Vortex Dynamics of Pitched Orifice Synthetic Jets in Quiescent Fluid

The influence that the orifice pitch angle and downstream lip radius have on the vortex dynamics of an aspect ratio, $AR = 20$, rectangular synthetic jet actuator issuing into quiescent fluid are investigated experimentally using particle image velocimetry measurements. Comparisons are made for an orifice pitch angle of $\alpha = 45^\circ$ and dimensionless downstream lip radii of $R^* = 0$, 5.1, and 7.8 at conditions of $Re = 910$ with $St = 0.097$. The time- and phase-averaged velocity fields were recorded on the centerline of the orifice major axis in addition to two off-centerline spanwise positions.
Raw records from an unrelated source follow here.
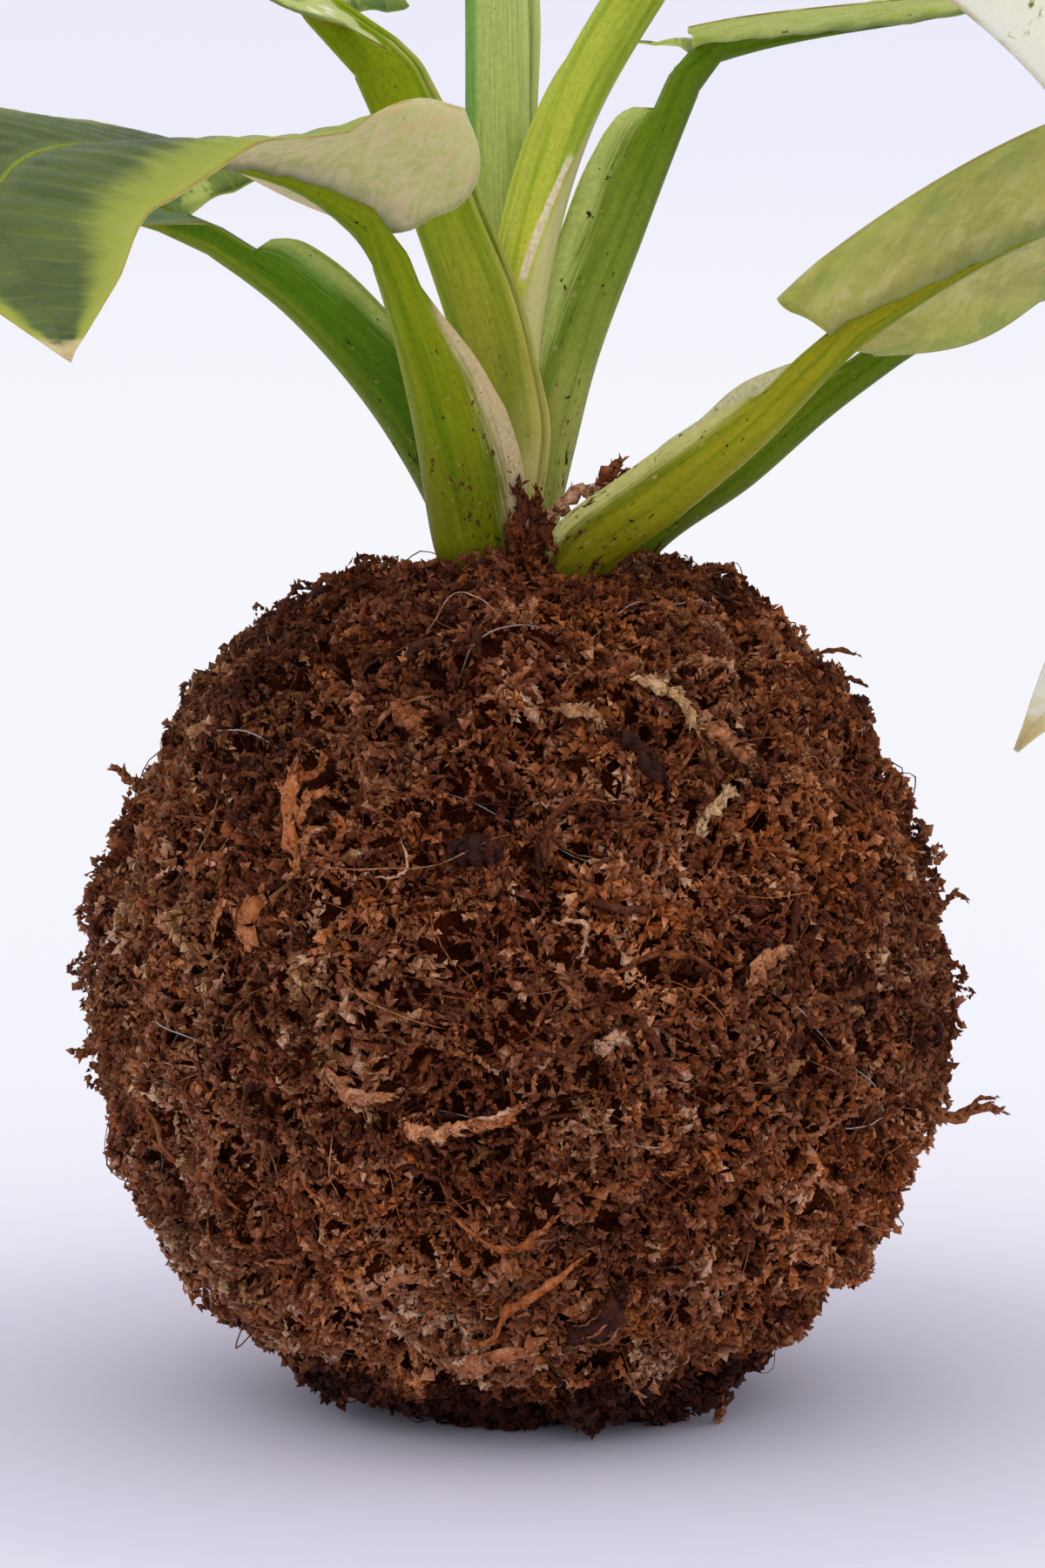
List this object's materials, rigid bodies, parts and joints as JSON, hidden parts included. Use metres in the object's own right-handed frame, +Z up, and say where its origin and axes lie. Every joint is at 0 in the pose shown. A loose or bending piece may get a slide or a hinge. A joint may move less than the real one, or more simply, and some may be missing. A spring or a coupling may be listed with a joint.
{
  "type": "kokedama moss ball plant",
  "caption": "Moss ball plant: a brown ball of thread-bound sphagnum round a core of soil, with winged leaf stalks and long variegated leaves growing out of its top.",
  "frame": {"origin": "the middle of the small flat spot under the moss ball, on the surface it rests on", "axes": "+Z points up from the surface through the ball and the plant; +X points right and +Y away from the viewer, as in the picture"},
  "size_m": [0.2672, 0.2233, 0.2375],
  "materials": {
    "moss": "matte",
    "soil": "matte",
    "thread": "gloss",
    "stalk": "satin",
    "leaf": "satin"
  },
  "bodies": {
    "root": {"soil_core": "soil", "moss_wrap": "moss", "binding_thread": "thread", "cane": "stalk", "stalk_front_left": "stalk", "stalk_left": "stalk", "stalk_upper_left": "stalk", "stalk_top": "stalk", "stalk_upper_right": "stalk", "stalk_right_back": "stalk", "stalk_right_front": "stalk", "stalk_right_low": "stalk", "blade_front_left": "leaf", "blade_left": "leaf", "blade_upper_left": "leaf", "blade_top": "leaf", "blade_upper_right": "leaf", "blade_right_back": "leaf", "blade_right_front": "leaf", "blade_right_low": "leaf"}
  },
  "joints": []
}
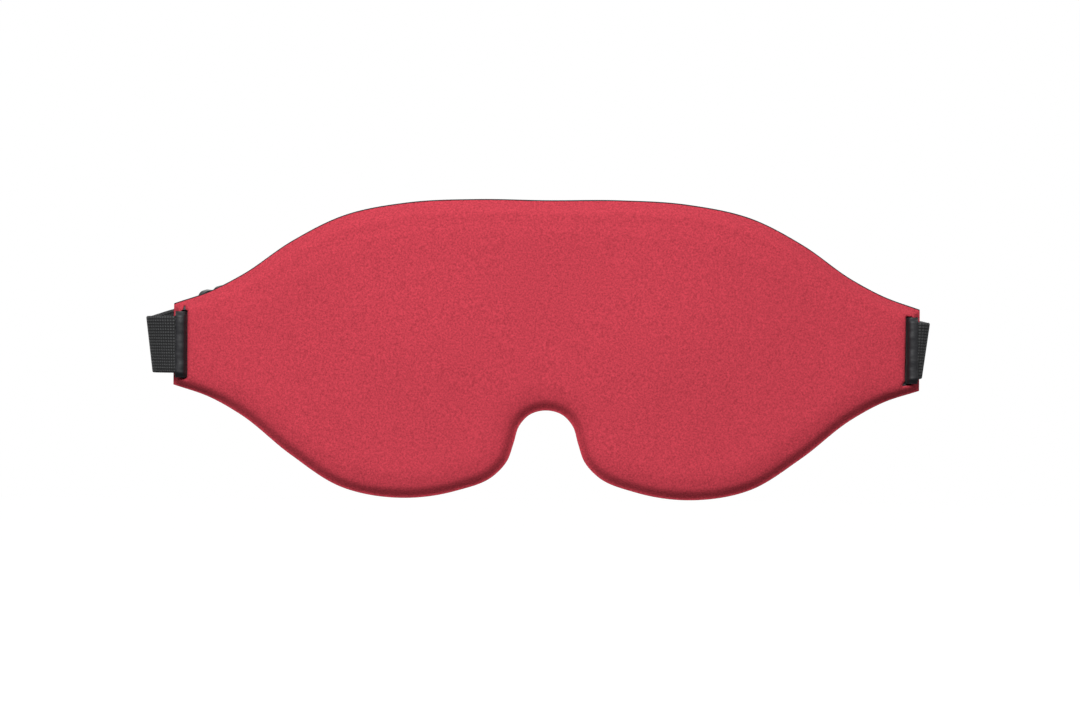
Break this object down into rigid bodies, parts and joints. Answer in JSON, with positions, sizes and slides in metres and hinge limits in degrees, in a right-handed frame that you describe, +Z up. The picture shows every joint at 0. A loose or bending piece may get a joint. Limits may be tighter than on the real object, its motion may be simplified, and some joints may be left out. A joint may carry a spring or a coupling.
{
  "type": "sleep eye mask",
  "caption": "Contoured foam sleep mask with eye cups and a nose notch, on an elastic strap that loops through a slot in each ear and adjusts with a slider.",
  "frame": {"origin": "on the mask's middle plane, level with the ear slots, where the back of the plain panel meets the face", "axes": "+X across the face to the ear shown on the right, +Y from the mask towards the wearer's head, +Z up as worn"},
  "size_m": [0.2476, 0.0724, 0.0937],
  "materials": {
    "cover": "brushed knit, matt",
    "foam": "moulded foam",
    "lining": "brushed knit, matt",
    "keeper_tape": "smooth woven tape",
    "webbing": "ribbed elastic webbing",
    "thread": "twisted thread",
    "slider_plastic": "glossy moulded plastic"
  },
  "bodies": {
    "root": {"front_cover": "cover", "foam_core": "foam", "back_lining": "lining", "strap_keeper_left": "keeper_tape", "strap_keeper_right": "keeper_tape", "strap_loop_left": "webbing", "strap_loop_right": "webbing"},
    "strap": {"strap_run": "webbing", "strap_sewn_end": "webbing", "strap_return_leg": "webbing", "strap_tail": "webbing", "sewn_end_stitches": "thread"},
    "slider": {"slider": "slider_plastic", "slider_tail_wrap": "webbing", "tail_stitches": "thread"}
  },
  "joints": [
    {"name": "strap_tilt", "type": "hinge", "parent": "root", "child": "strap", "pos_m": [0, 0.02, 0], "axis": [1, 0, 0], "range_deg": [-54, 16], "deforming": ["strap_return_leg", "strap_tail"]},
    {"name": "slider_travel", "type": "hinge", "parent": "strap", "child": "slider", "pos_m": [-0.00249, -0.08402, -0.04631], "axis": [0, 0.4067, -0.9135], "range_deg": [0, 60], "deforming": ["strap_tail"]}
  ]
}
Analysis of the phase-averaged vorticity field showed that the vortex formation is strongly influenced by the lip radius, which noticeably alters the flow field development. Specifically, increasing the downstream lip radius increases the asymmetry in the strength of the elongated vortex that is formed. This in turn increases the momentum near the wall aligned in the direction tangential to the wall. Additionally, all geometries exhibited a highly three-dimensional jet development which is the result of vortex dynamics associated with: 1) spatial variability in self-induction, 2) circulation asymmetry, and 3) possibly interactions with the wall image vortex system.